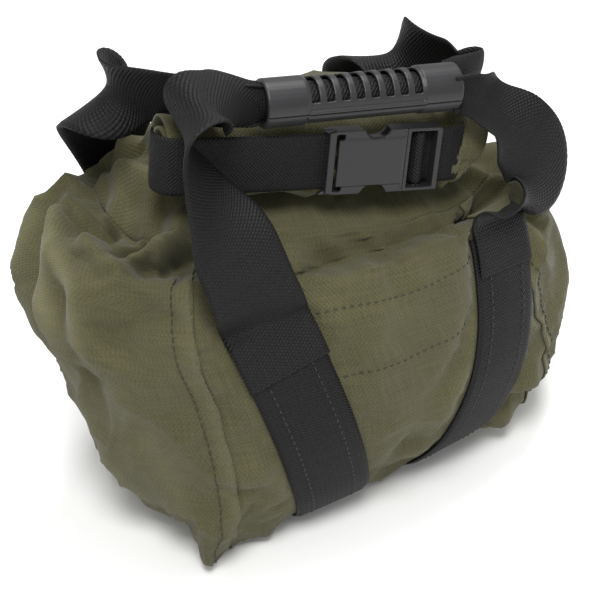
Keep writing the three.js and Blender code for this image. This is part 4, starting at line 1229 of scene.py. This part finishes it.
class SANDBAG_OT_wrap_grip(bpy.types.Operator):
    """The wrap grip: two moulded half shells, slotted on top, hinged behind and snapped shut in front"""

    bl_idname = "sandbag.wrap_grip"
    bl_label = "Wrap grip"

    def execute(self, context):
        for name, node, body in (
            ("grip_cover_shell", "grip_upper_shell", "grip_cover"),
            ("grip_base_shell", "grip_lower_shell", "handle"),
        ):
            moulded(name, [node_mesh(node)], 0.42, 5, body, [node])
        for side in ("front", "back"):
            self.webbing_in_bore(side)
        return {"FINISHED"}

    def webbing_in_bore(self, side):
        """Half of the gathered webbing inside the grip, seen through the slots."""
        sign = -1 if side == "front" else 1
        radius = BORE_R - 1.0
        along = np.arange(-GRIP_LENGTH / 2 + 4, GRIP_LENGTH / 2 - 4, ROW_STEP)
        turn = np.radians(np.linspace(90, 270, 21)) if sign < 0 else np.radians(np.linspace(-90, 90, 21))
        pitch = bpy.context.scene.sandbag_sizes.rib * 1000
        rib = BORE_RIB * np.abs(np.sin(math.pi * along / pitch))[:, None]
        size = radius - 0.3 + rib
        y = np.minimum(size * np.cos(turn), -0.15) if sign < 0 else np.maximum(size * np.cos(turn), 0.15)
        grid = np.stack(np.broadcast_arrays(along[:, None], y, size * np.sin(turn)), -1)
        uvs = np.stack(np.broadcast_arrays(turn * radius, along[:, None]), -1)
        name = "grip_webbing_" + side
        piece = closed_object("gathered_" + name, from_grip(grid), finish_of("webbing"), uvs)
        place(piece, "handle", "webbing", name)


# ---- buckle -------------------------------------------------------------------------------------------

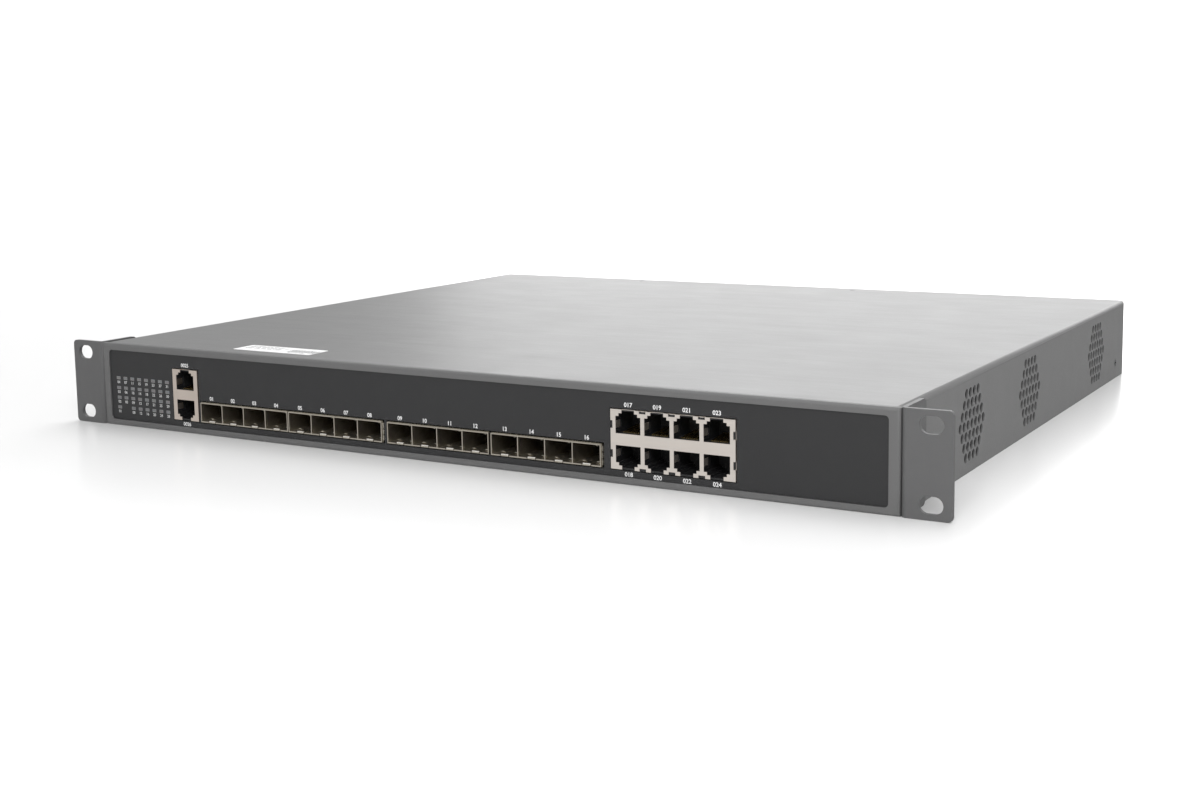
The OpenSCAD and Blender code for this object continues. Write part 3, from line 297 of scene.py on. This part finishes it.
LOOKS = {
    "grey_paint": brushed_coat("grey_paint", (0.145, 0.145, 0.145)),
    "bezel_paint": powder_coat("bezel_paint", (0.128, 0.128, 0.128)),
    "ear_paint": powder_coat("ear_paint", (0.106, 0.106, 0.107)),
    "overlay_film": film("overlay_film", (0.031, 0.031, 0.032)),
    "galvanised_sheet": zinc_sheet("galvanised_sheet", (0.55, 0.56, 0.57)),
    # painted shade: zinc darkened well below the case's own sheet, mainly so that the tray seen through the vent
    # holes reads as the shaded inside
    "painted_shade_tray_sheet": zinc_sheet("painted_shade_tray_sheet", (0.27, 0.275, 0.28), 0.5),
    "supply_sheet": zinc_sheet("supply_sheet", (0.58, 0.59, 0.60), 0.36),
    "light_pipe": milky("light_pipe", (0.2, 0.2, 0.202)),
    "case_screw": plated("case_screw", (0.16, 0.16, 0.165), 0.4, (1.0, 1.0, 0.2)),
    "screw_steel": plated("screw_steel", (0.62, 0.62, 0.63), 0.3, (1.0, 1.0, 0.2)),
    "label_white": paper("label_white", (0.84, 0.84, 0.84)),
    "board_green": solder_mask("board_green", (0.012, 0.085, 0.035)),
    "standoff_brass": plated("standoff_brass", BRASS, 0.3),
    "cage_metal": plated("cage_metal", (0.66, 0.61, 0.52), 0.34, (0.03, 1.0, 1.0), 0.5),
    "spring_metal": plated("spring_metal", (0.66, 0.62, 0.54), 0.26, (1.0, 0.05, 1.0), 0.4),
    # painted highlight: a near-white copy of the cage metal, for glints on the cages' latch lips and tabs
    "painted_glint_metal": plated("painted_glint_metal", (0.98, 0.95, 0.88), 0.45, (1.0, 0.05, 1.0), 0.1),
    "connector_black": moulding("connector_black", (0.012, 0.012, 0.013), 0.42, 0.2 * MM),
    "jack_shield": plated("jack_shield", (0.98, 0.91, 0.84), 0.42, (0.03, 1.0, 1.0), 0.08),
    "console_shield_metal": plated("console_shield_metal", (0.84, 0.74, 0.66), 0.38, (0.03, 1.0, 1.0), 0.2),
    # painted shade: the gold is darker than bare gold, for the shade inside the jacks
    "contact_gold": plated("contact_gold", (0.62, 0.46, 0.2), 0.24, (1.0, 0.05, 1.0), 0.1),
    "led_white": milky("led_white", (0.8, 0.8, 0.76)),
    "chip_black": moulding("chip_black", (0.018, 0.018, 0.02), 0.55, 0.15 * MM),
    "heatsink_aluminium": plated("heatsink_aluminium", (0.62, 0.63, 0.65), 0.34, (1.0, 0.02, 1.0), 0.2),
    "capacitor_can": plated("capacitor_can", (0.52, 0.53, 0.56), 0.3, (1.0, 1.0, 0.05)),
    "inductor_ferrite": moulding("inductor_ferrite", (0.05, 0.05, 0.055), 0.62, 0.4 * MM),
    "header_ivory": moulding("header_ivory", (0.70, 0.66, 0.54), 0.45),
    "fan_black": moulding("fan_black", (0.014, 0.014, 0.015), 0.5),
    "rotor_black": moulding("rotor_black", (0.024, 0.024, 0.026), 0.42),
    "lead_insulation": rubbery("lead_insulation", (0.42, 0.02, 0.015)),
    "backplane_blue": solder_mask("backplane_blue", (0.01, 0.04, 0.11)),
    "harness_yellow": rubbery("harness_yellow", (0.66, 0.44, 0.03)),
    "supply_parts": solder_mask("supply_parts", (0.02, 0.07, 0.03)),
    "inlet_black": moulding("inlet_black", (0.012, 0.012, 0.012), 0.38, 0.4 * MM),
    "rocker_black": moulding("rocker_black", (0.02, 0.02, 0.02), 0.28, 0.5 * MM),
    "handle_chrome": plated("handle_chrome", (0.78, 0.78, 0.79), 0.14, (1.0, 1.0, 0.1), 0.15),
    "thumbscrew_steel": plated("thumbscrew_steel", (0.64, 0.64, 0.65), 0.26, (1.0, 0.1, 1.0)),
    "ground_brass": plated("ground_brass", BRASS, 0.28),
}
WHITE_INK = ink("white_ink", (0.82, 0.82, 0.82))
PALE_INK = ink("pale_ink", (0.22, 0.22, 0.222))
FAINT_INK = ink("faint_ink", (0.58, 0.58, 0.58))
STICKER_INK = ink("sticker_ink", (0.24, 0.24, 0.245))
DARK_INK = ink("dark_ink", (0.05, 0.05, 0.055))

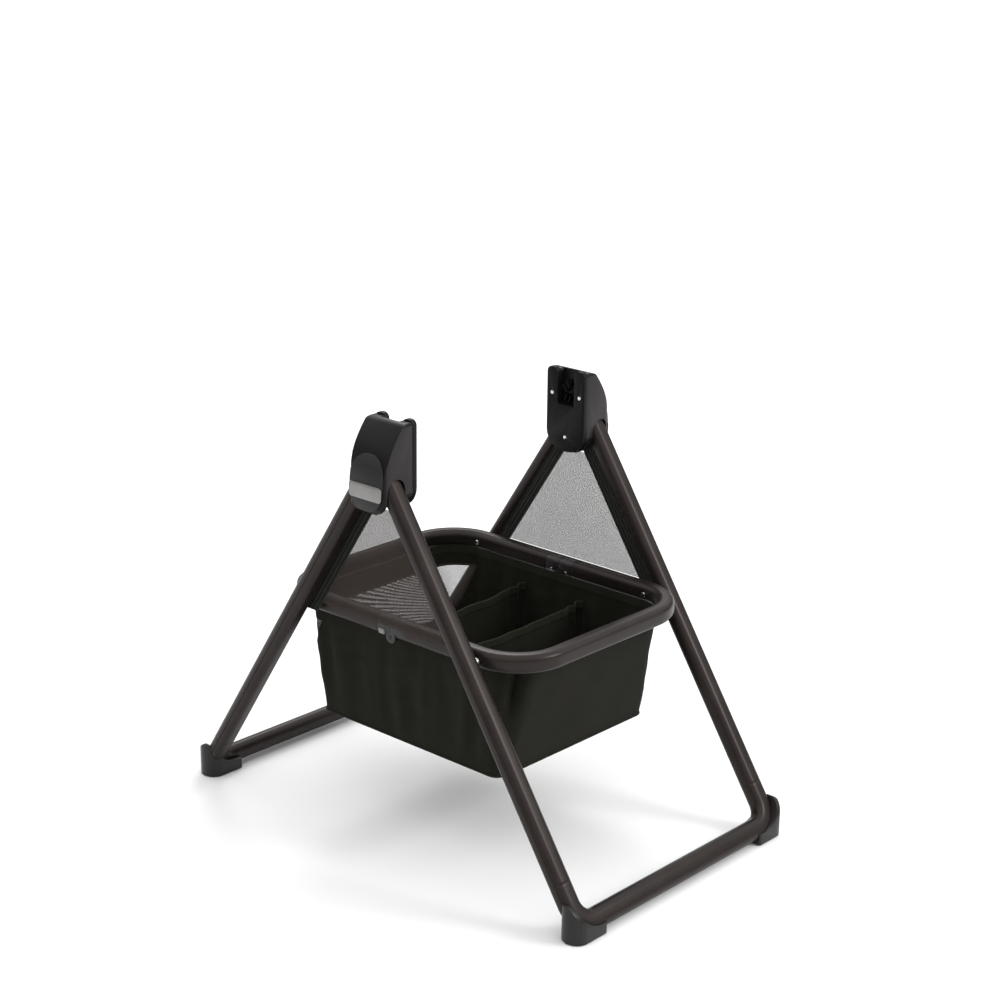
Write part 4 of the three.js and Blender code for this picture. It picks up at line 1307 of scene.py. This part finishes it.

_ _ _ _ _ _ _

Work required
In full and verbatim, repeat the records given above.

Finished task
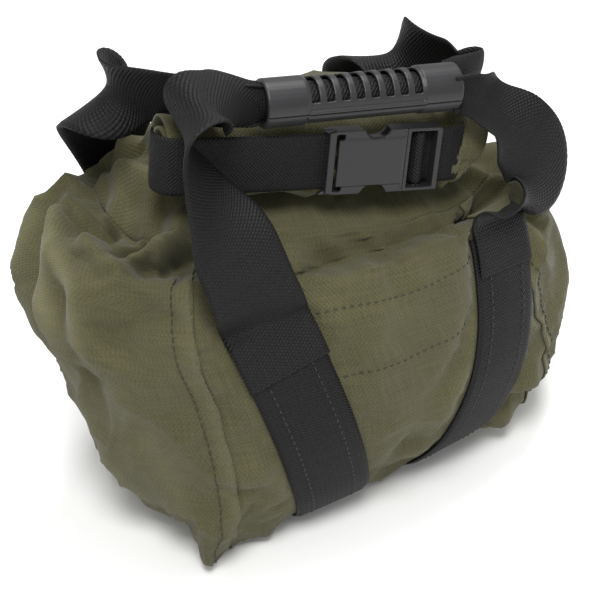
Keep writing the three.js and Blender code for this image. This is part 4, starting at line 1229 of scene.py. This part finishes it.
class SANDBAG_OT_wrap_grip(bpy.types.Operator):
    """The wrap grip: two moulded half shells, slotted on top, hinged behind and snapped shut in front"""

    bl_idname = "sandbag.wrap_grip"
    bl_label = "Wrap grip"

    def execute(self, context):
        for name, node, body in (
            ("grip_cover_shell", "grip_upper_shell", "grip_cover"),
            ("grip_base_shell", "grip_lower_shell", "handle"),
        ):
            moulded(name, [node_mesh(node)], 0.42, 5, body, [node])
        for side in ("front", "back"):
            self.webbing_in_bore(side)
        return {"FINISHED"}

    def webbing_in_bore(self, side):
        """Half of the gathered webbing inside the grip, seen through the slots."""
        sign = -1 if side == "front" else 1
        radius = BORE_R - 1.0
        along = np.arange(-GRIP_LENGTH / 2 + 4, GRIP_LENGTH / 2 - 4, ROW_STEP)
        turn = np.radians(np.linspace(90, 270, 21)) if sign < 0 else np.radians(np.linspace(-90, 90, 21))
        pitch = bpy.context.scene.sandbag_sizes.rib * 1000
        rib = BORE_RIB * np.abs(np.sin(math.pi * along / pitch))[:, None]
        size = radius - 0.3 + rib
        y = np.minimum(size * np.cos(turn), -0.15) if sign < 0 else np.maximum(size * np.cos(turn), 0.15)
        grid = np.stack(np.broadcast_arrays(along[:, None], y, size * np.sin(turn)), -1)
        uvs = np.stack(np.broadcast_arrays(turn * radius, along[:, None]), -1)
        name = "grip_webbing_" + side
        piece = closed_object("gathered_" + name, from_grip(grid), finish_of("webbing"), uvs)
        place(piece, "handle", "webbing", name)


# ---- buckle -------------------------------------------------------------------------------------------

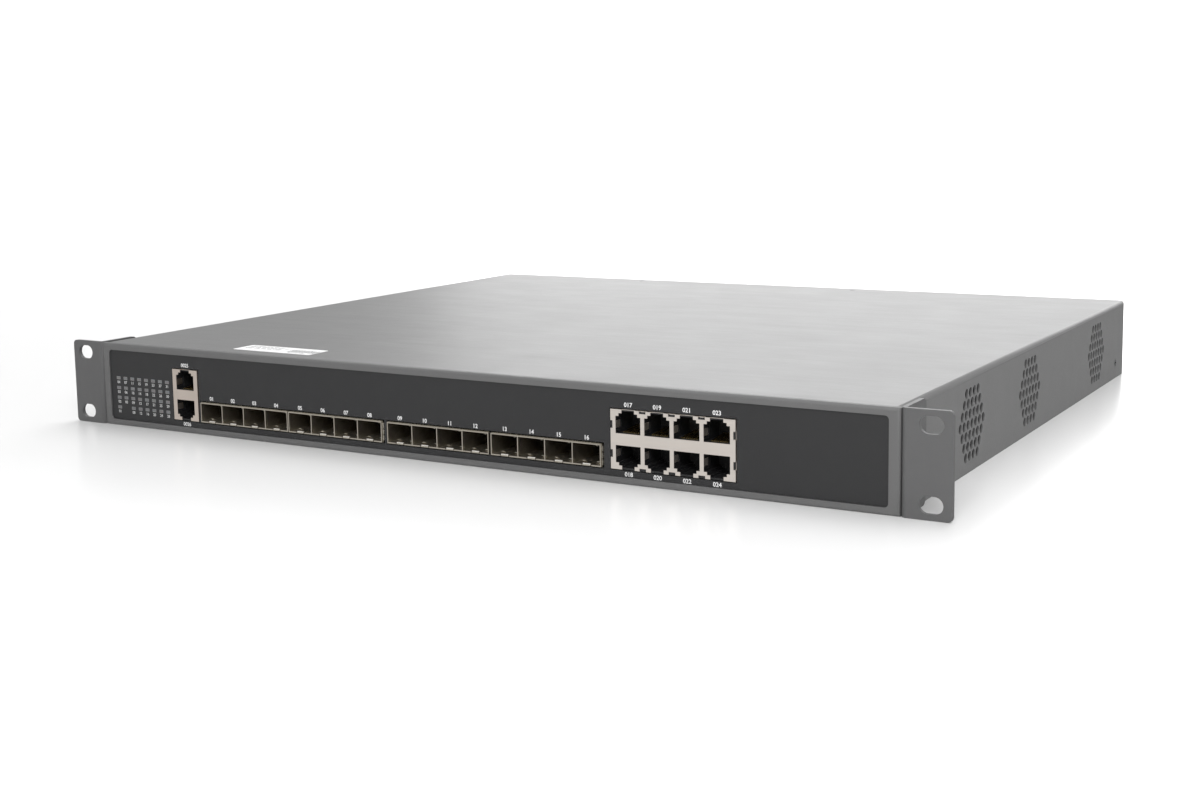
The OpenSCAD and Blender code for this object continues. Write part 3, from line 297 of scene.py on. This part finishes it.
LOOKS = {
    "grey_paint": brushed_coat("grey_paint", (0.145, 0.145, 0.145)),
    "bezel_paint": powder_coat("bezel_paint", (0.128, 0.128, 0.128)),
    "ear_paint": powder_coat("ear_paint", (0.106, 0.106, 0.107)),
    "overlay_film": film("overlay_film", (0.031, 0.031, 0.032)),
    "galvanised_sheet": zinc_sheet("galvanised_sheet", (0.55, 0.56, 0.57)),
    # painted shade: zinc darkened well below the case's own sheet, mainly so that the tray seen through the vent
    # holes reads as the shaded inside
    "painted_shade_tray_sheet": zinc_sheet("painted_shade_tray_sheet", (0.27, 0.275, 0.28), 0.5),
    "supply_sheet": zinc_sheet("supply_sheet", (0.58, 0.59, 0.60), 0.36),
    "light_pipe": milky("light_pipe", (0.2, 0.2, 0.202)),
    "case_screw": plated("case_screw", (0.16, 0.16, 0.165), 0.4, (1.0, 1.0, 0.2)),
    "screw_steel": plated("screw_steel", (0.62, 0.62, 0.63), 0.3, (1.0, 1.0, 0.2)),
    "label_white": paper("label_white", (0.84, 0.84, 0.84)),
    "board_green": solder_mask("board_green", (0.012, 0.085, 0.035)),
    "standoff_brass": plated("standoff_brass", BRASS, 0.3),
    "cage_metal": plated("cage_metal", (0.66, 0.61, 0.52), 0.34, (0.03, 1.0, 1.0), 0.5),
    "spring_metal": plated("spring_metal", (0.66, 0.62, 0.54), 0.26, (1.0, 0.05, 1.0), 0.4),
    # painted highlight: a near-white copy of the cage metal, for glints on the cages' latch lips and tabs
    "painted_glint_metal": plated("painted_glint_metal", (0.98, 0.95, 0.88), 0.45, (1.0, 0.05, 1.0), 0.1),
    "connector_black": moulding("connector_black", (0.012, 0.012, 0.013), 0.42, 0.2 * MM),
    "jack_shield": plated("jack_shield", (0.98, 0.91, 0.84), 0.42, (0.03, 1.0, 1.0), 0.08),
    "console_shield_metal": plated("console_shield_metal", (0.84, 0.74, 0.66), 0.38, (0.03, 1.0, 1.0), 0.2),
    # painted shade: the gold is darker than bare gold, for the shade inside the jacks
    "contact_gold": plated("contact_gold", (0.62, 0.46, 0.2), 0.24, (1.0, 0.05, 1.0), 0.1),
    "led_white": milky("led_white", (0.8, 0.8, 0.76)),
    "chip_black": moulding("chip_black", (0.018, 0.018, 0.02), 0.55, 0.15 * MM),
    "heatsink_aluminium": plated("heatsink_aluminium", (0.62, 0.63, 0.65), 0.34, (1.0, 0.02, 1.0), 0.2),
    "capacitor_can": plated("capacitor_can", (0.52, 0.53, 0.56), 0.3, (1.0, 1.0, 0.05)),
    "inductor_ferrite": moulding("inductor_ferrite", (0.05, 0.05, 0.055), 0.62, 0.4 * MM),
    "header_ivory": moulding("header_ivory", (0.70, 0.66, 0.54), 0.45),
    "fan_black": moulding("fan_black", (0.014, 0.014, 0.015), 0.5),
    "rotor_black": moulding("rotor_black", (0.024, 0.024, 0.026), 0.42),
    "lead_insulation": rubbery("lead_insulation", (0.42, 0.02, 0.015)),
    "backplane_blue": solder_mask("backplane_blue", (0.01, 0.04, 0.11)),
    "harness_yellow": rubbery("harness_yellow", (0.66, 0.44, 0.03)),
    "supply_parts": solder_mask("supply_parts", (0.02, 0.07, 0.03)),
    "inlet_black": moulding("inlet_black", (0.012, 0.012, 0.012), 0.38, 0.4 * MM),
    "rocker_black": moulding("rocker_black", (0.02, 0.02, 0.02), 0.28, 0.5 * MM),
    "handle_chrome": plated("handle_chrome", (0.78, 0.78, 0.79), 0.14, (1.0, 1.0, 0.1), 0.15),
    "thumbscrew_steel": plated("thumbscrew_steel", (0.64, 0.64, 0.65), 0.26, (1.0, 0.1, 1.0)),
    "ground_brass": plated("ground_brass", BRASS, 0.28),
}
WHITE_INK = ink("white_ink", (0.82, 0.82, 0.82))
PALE_INK = ink("pale_ink", (0.22, 0.22, 0.222))
FAINT_INK = ink("faint_ink", (0.58, 0.58, 0.58))
STICKER_INK = ink("sticker_ink", (0.24, 0.24, 0.245))
DARK_INK = ink("dark_ink", (0.05, 0.05, 0.055))

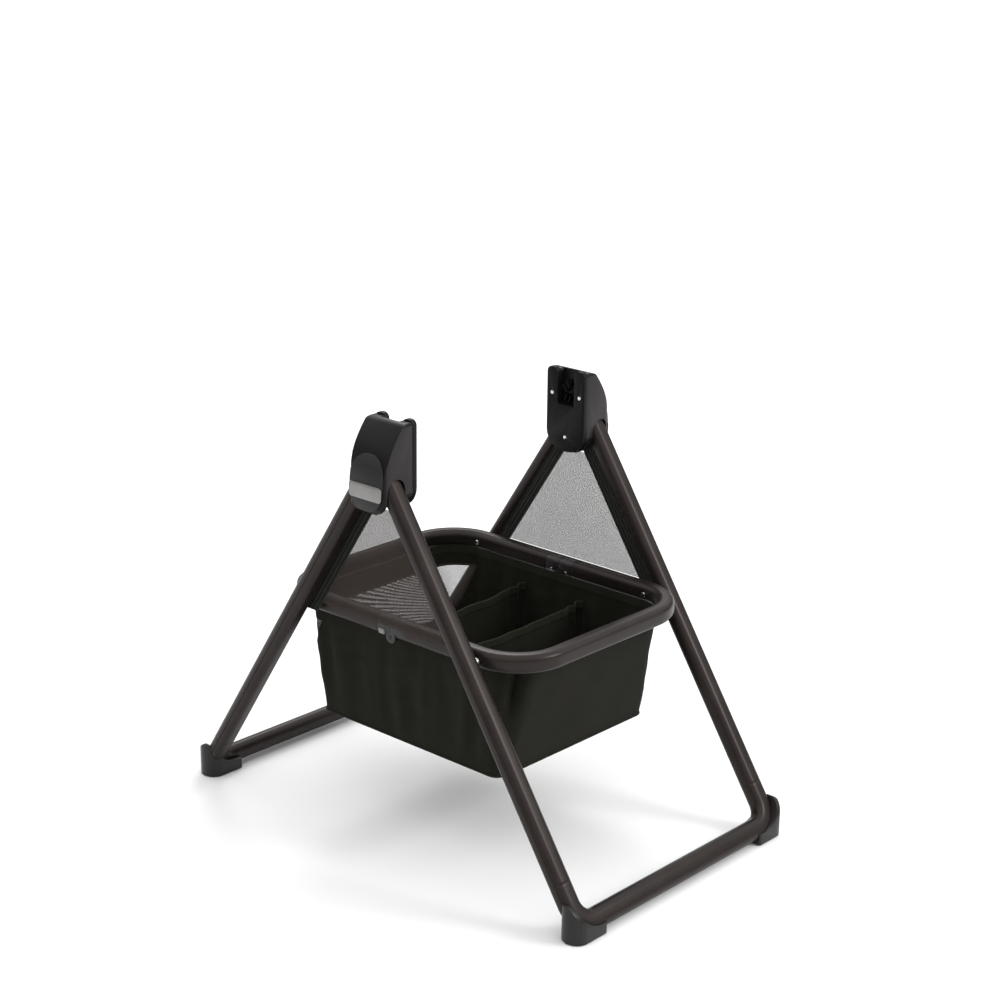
Write part 4 of the three.js and Blender code for this picture. It picks up at line 1307 of scene.py. This part finishes it.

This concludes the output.